バロンズによると、タービン各社は急速に生産能力を引き上げてはいるものの、そのスピードはAI投資のペースに追いついていないと業界関係者は見ているようです。複数の幹部は、リーマン・ショック後の過剰投資とその反動を念頭に、慎重な姿勢を崩していません。

これは単なる供給サイドの「慎重さ」というより、AIの爆発的な需要と、それを支える産業インフラとの速度的不一致を如実に示しています。

株式市場の評価とリスク:バブルか、構造的成長か?

2024年の1年間で、タービン関連企業の株価は軒並み上昇しています。GEベルノバは+160%、三菱重工業は+60%、シーメンス・エナジーは+300%と、S&P500の平均を大きく上回る成績を見せました(出典:バロンズ、2025年1月データ)。

ただしこの急騰は、AI関連の「期待先行相場」である可能性も否定できません。タービンのリードタイムは最短でも3年、設置完了から発電開始までにはさらに数年を要するため、実際の売上が株価に追いつくには時間がかかります。
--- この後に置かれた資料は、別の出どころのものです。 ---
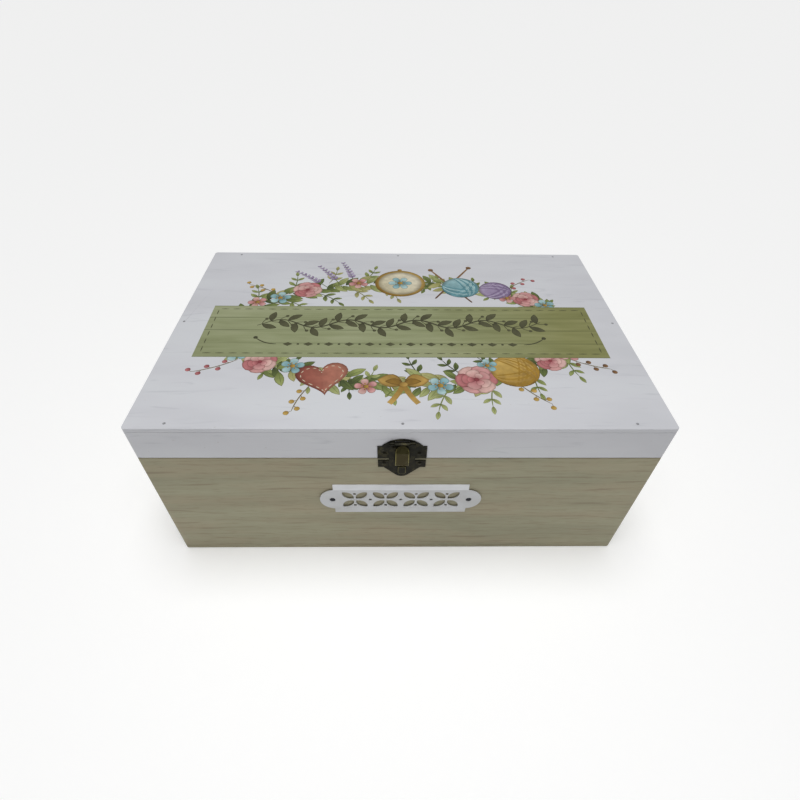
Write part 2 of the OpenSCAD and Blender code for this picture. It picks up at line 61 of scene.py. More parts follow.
lens = bpy.data.cameras.new("camera")
lens.sensor_width = SENSOR_WIDTH
lens.lens = SENSOR_WIDTH * FOCAL_PIXELS / PHOTO_SIDE
lens.shift_x = (PHOTO_SIDE / 2 - MIDDLE_PIXEL_X) / PHOTO_SIDE
lens.shift_y = (MIDDLE_PIXEL_Y - PHOTO_SIDE / 2) / PHOTO_SIDE
camera = bpy.data.objects.new("camera", lens)
bpy.context.collection.objects.link(camera)
camera.matrix_world = (
    Matrix.Translation(EYE)
    @ Matrix.Rotation(-LOOKING_RIGHT, 4, "Z")
    @ Matrix.Rotation(math.pi / 2 - LOOKING_DOWN, 4, "X")
    @ Matrix.Rotation(LEANING, 4, "Z")
)
bpy.context.scene.camera = camera

# Base boards: four boards of paulownia, a soft pale wood, glued and nailed into a box. The outside is
# washed with thin grey paint that lets the brown grain show, and the inside and the rim are left bare.
MM = 0.001
BOARD_EASE = 0.4 * MM
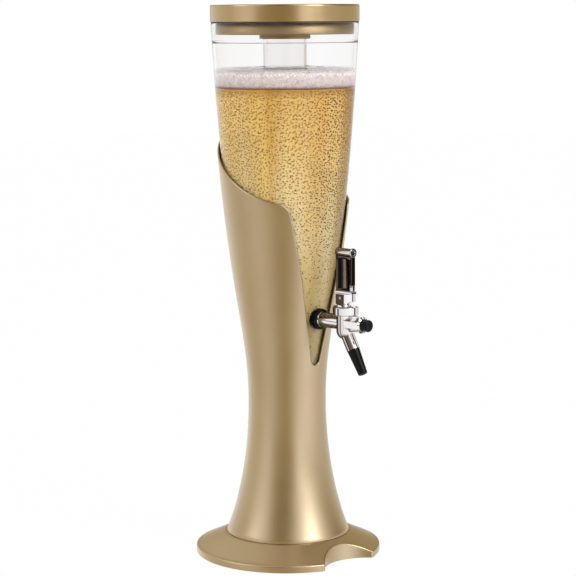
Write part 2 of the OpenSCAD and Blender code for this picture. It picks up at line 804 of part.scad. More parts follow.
module lever_neck() {
    back_z = neck_ridge_z + neck_r * tan(foam_tilt + tilt_relief);
    front_z = neck_ridge_z + neck_r * tan(pour_tilt + tilt_relief);
    color(CHROME) tap_frame() translate([body_u, 0, 0]) difference() {
        union() {
            sphere_at_ball();
            translate([0, 0, ball_z]) cylinder(h = neck_ridge_z - ball_z + 2, r = stem_r);
            translate([0, 0, ball_z - arm_l]) cylinder(h = arm_l, r = arm_r);
            translate([0, 0, ball_z - arm_l]) sphere(r = arm_tip_r, $fn = 48);
            intersection() {
                cylinder(h = neck_top_z, r = neck_r);
                rotate([90, 0, 0]) linear_extrude(height = neck_flats, center = true) polygon([
                    [0, neck_ridge_z], [neck_r, front_z], [neck_r + cut, front_z + cut],
                    [neck_r + cut, neck_top_z + cut], [-neck_r - cut, neck_top_z + cut],
                    [-neck_r - cut, back_z], [-neck_r, back_z]
                ]);
            }
        }
        translate([-slot_l / 2 - glue_gap, -slot_w / 2 - glue_gap, neck_top_z - slot_h])
            cube([slot_l + 2 * glue_gap, slot_w + 2 * glue_gap, slot_h + cut]);
        translate([0, 0, pin_z]) rotate([90, 0, 0])
            cylinder(h = 2 * neck_r + 2 * cut, r = pin_r + running_gap, center = true);
    }
}

module sphere_at_ball() {
    translate([0, 0, ball_z]) sphere(r = ball_r);
}

module lever_handle() {
    plate_l = blade_l + 1.2;
    plate_w = blade_t + 2;
    blade_z = neck_top_z + foot_plate_t;
    bar_l = blade_l + 0.3;
    color(DARK_CHROME) tap_frame() translate([body_u, 0, 0]) difference() {
        union() {
            translate([-slot_l / 2, -slot_w / 2, neck_top_z - slot_h + glue_gap])
                cube([slot_l, slot_w, slot_h]);
            translate([-plate_l / 2, -plate_w / 2, neck_top_z])
                cube([plate_l, plate_w, foot_plate_t]);
            translate([-blade_l / 2, -blade_t / 2, neck_top_z + cut])
                cube([blade_l, blade_t, bar_z - neck_top_z - cut]);
            translate([-bar_l / 2, 0, bar_z]) rotate([0, 90, 0]) cylinder(h = bar_l, r = bar_r);
            translate([bar_l / 2 - bar_disc_t, 0, bar_z]) rotate([0, 90, 0])
                cylinder(h = bar_disc_t, r = bar_disc_r);
        }
        for (side = [0, 1]) mirror([0, side, 0]) blade_panel(blade_z);
        translate([0, 0, pin_z]) rotate([90, 0, 0])
            cylinder(h = 2 * neck_r, r = pin_r + running_gap, center = true);
    }
}

// Sunk panel with an arched top in one side of the blade
module blade_panel(z_from) {
    border = 2;
    post = 3;
    panel_l = blade_l - border - post;
    panel_r = panel_l / 2;
    top_z = bar_z - bar_r - panel_r * 0.35;
    translate([-blade_l / 2 + border + panel_r, blade_t / 2 - panel_depth, 0])
        rotate([90, 0, 180]) linear_extrude(height = panel_depth + cut) intersection() {
            translate([-panel_r, z_from + cut]) square([panel_l, top_z - z_from]);
            translate([0, top_z - 1.35 * panel_r]) circle(r = 1.6 * panel_r);
        }
}

module lever_pin() {
    color(CHROME) tap_frame() translate([body_u, 0, pin_z]) rotate([90, 0, 0])
        cylinder(h = neck_flats - 0.4, r = pin_r, center = true);
}

// ---------------------------------------------------------------- piston

piston_front_u = barrel_u + piston_out;
piston_rear_u = body_u - piston_rear_l;
arm_slot = arm_tip_r + 0.2; // half width of the groove that the arm's tip works in
piston_ring_r = 0.9;
front_ring_u = body_u + 12;
rear_ring_u = body_u - 5.2;

module piston() {
    chamfer = 1;
    dimple_r = 2;
    dimple_d = 0.6;
    root_r = 2.2;
    groove_r = piston_r - 2 * piston_ring_r;
    color(BLACK) tap_frame() turned_x([
        [0, piston_rear_u],
        [piston_r - chamfer, piston_rear_u],
        [piston_r, piston_rear_u + chamfer],
        [piston_r, rear_ring_u - piston_ring_r],
        [groove_r, rear_ring_u - piston_ring_r],
        [groove_r, rear_ring_u + piston_ring_r],
        [piston_r, rear_ring_u + piston_ring_r],
        [piston_r, body_u - arm_slot],
        [root_r, body_u - arm_slot],
        [root_r, body_u + arm_slot],
        [piston_r, body_u + arm_slot],
        [piston_r, front_ring_u - piston_ring_r],
        [groove_r, front_ring_u - piston_ring_r],
        [groove_r, front_ring_u + piston_ring_r],
        [piston_r, front_ring_u + piston_ring_r],
        [piston_r, piston_front_u - chamfer],
        [piston_r - chamfer, piston_front_u],
        [dimple_r, piston_front_u],
        [dimple_r, piston_front_u - dimple_d],
        [0, piston_front_u - dimple_d]
    ]);
}

module piston_rings() {
    color(RUBBER) tap_frame() for (u = [rear_ring_u, front_ring_u])
        translate([u, 0, 0]) rotate([0, 90, 0]) rotate_extrude()
            translate([piston_r - piston_ring_r, 0]) circle(r = piston_ring_r - 0.02, $fn = 24);
}

// ---------------------------------------------------------------- lid and ice tube

lid_r = mouth_r - tank_inset + lid_over;
skirt_r = flare_r(tank_top_z) - tank_inset - tank_rim_wall - skirt_play;
skirt_bottom_z = mouth_z - skirt_h;
cap_under_z = tower_h - lid_wall;
liner_t = 2.2;
liner_z = cap_under_z - liner_t;
hub_bottom_z = skirt_bottom_z - hub_drop;
collar_r = hub_r - 2; // the hub's bore
collar_h = 14;
tube_seal_t = 2;
tube_top_z = liner_z - tube_seal_t;

module lid_cap() {
    dish_r = skirt_r - 6;
    dish_d = 0.8;
    edge = arc([lid_r - lid_edge_r, tower_h - lid_edge_r], lid_edge_r, 0, 90, 5);
    toe = arc([skirt_r - lid_edge_r, skirt_bottom_z + lid_edge_r], lid_edge_r, 0, -90, 5);
    color(GOLD) rotate_extrude() polygon(concat(
        [[0, cap_under_z], [0, tower_h - dish_d], [dish_r, tower_h - dish_d],
            [dish_r + dish_d, tower_h]],
        reversed(edge),
        [[lid_r, mouth_z], [skirt_r, mouth_z]],
        toe,
        [[skirt_r - lid_wall, skirt_bottom_z], [skirt_r - lid_wall, cap_under_z]]
    ));
}

// Plate under the cap, with the round hub that the ice tube screws into
module lid_liner() {
    plate_r = skirt_r - lid_wall - glue_gap;
    color(GOLD) difference() {
        union() {
            translate([0, 0, liner_z]) cylinder(h = liner_t, r = plate_r);
            translate([0, 0, hub_bottom_z]) cylinder(h = liner_z - hub_bottom_z + cut, r = hub_r);
            for (i = [0 : 7]) rotate([0, 0, i * 45 + 22.5])
                translate([hub_r - cut, -rib_t / 2, liner_z - 10])
                    cube([plate_r - hub_r, rib_t, 10 + cut]);
        }
        translate([0, 0, hub_bottom_z - cut])
            cylinder(h = liner_z - hub_bottom_z + cut, r = collar_r);
    }
}

module lid_seal() {
    seal_in_r = skirt_r + glue_gap;
    seal_out_r = flare_r(tank_top_z) - tank_inset;
    color(RUBBER) translate([0, 0, tank_top_z]) difference() {
        cylinder(h = seal_t, r = seal_out_r);
        translate([0, 0, -cut]) cylinder(h = seal_t + 2 * cut, r = seal_in_r);
    }
}

module ice_tube() {
    in_r = tube_r - tube_wall;
    ball_centre = [0, tube_bottom_z + tube_r];
    color(CLEAR) rotate_extrude() polygon(concat(
        arc(ball_centre, tube_r, -90, 0, 12),
        [[tube_r, tube_top_z], [in_r, tube_top_z]],
        arc(ball_centre, in_r, 0, -90, 12)
    ));
}

// Ring glued round the tube's top; it screws into the hub and shuts on the seal above it
module tube_collar() {
    collar_out_r = collar_r - glue_gap;
    color(CLEAR) translate([0, 0, tube_top_z - collar_h]) difference() {
        cylinder(h = collar_h, r = collar_out_r);
        translate([0, 0, -cut]) cylinder(h = collar_h + 2 * cut, r = tube_r + running_gap);
    }
}

module tube_seal() {
    color(RUBBER) translate([0, 0, tube_top_z]) difference() {
        cylinder(h = tube_seal_t, r = collar_r - glue_gap);
        translate([0, 0, -cut])
            cylinder(h = tube_seal_t + 2 * cut, r = tube_r - tube_wall);
    }
}

// ---------------------------------------------------------------- output

base_plate();
foot_ring();
base_screws();
column_shell();
tank_pad();
tank();
tap_flange();
inner_gasket();
shank_nut();
tap_shank();
tap_body();
bonnet_nut();
ball_ring();
spout_nozzle();
nozzle_ring();
lever_neck();
lever_handle();
lever_pin();
piston();
piston_rings();
lid_cap();
lid_liner();
lid_seal();
ice_tube();
tube_collar();
tube_seal();
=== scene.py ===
"""Looks of the beer tower dispenser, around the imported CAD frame.

Metres, Z up, origin under the middle of the base; the tap points along -Y.
The sizes below are those of the CAD part, in millimetres where MM follows them.
"""

import random
from math import acos, asin, atan, atan2, cos, degrees, hypot, pi, radians, sin, sqrt, tan, tau

import bmesh
import bpy
from mathutils import Matrix, Vector

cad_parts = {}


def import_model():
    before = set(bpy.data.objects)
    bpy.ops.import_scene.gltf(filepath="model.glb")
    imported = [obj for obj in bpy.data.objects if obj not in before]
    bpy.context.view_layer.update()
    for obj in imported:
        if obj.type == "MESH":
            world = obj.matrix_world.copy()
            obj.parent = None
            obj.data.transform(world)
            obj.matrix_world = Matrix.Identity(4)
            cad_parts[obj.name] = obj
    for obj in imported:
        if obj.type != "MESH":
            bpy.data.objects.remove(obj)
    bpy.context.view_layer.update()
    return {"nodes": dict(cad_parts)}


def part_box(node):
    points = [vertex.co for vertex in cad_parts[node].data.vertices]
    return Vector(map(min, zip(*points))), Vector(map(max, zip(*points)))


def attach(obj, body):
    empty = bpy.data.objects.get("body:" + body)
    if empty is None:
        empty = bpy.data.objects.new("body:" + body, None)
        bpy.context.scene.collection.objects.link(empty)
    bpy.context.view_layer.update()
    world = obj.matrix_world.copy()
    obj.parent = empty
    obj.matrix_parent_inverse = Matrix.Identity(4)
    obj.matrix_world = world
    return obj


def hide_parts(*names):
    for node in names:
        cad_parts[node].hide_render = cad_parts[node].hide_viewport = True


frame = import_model()
NODES = frame["nodes"]
SCENE = bpy.context.scene
MM = 0.001

# ---- sizes taken from the frame
BASE_LOW, BASE_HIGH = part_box("base_plate")
LID_LOW, LID_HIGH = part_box("lid_cap")
TANK_LOW, TANK_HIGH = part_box("tank")
TUBE_LOW, TUBE_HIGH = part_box("ice_tube")
TOWER_H = LID_HIGH.z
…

さらに、中国企業ディープシークなど、米国外のAIプレイヤーが市場に参入した際には、関連株が一斉に調整局面に入ったという事例も報じられています。これは、AIブームが地政学的リスクとも密接に絡んでいることを示唆しています。

新しいパラダイム:テック企業が発電事業に参入?

興味深い動きとして、ガスタービンや送電設備を自ら購入し、電力網を介さず自社データセンターに直接電力供給する「オフグリッド型インフラ」構想が出てきています。

バロンズの記事では、シェブロン(CVX)エクソン・モービル(XOM)といったエネルギー大手が、テック企業と協業してこうした発電所の構築を模索しているとされています。これは、インフラのボトルネックを自力で突破しようとする戦略の表れでもあります。

ただし、米国内の規制や認可制度の複雑さを考えると、実現にはまだ高いハードルがあると考えられます。

再生可能エネルギーと分散化の可能性

短期的には天然ガスへの依存が避けられない一方で、再生可能エネルギーの重要性も増しています。ネクステラ・エナジー(NEE)のCEOは、今後数年間における電力不足のギャップを埋めるには、バッテリーを伴う自然エネルギーの拡充が不可欠であるとの見解を示しています。

また、小型タービンを組み合わせて大型発電所に匹敵する出力を得る「分散型アーキテクチャ」も注目されており、ベーカー・ヒューズ(BKR)キャタピラー(CAT)のような企業がここに参入しています。

まとめ:AI成長のカギは、発電と送電の未来

エヌビディアが牽引するAI革命は、単なるテクノロジーの進化にとどまらず、電力という「現実世界の制約」を突きつけています。電力インフラとチップ性能の“非対称性”をどう埋めるかが、今後数年の市場成長の分岐点になりそうです。

インフラ整備の長期的視点と、テック企業の短期志向とのバランスが試されるこの局面は、AI投資家にとっても見逃せない論点です。今後の関連銘柄動向や政策の動きにも注視が必要です。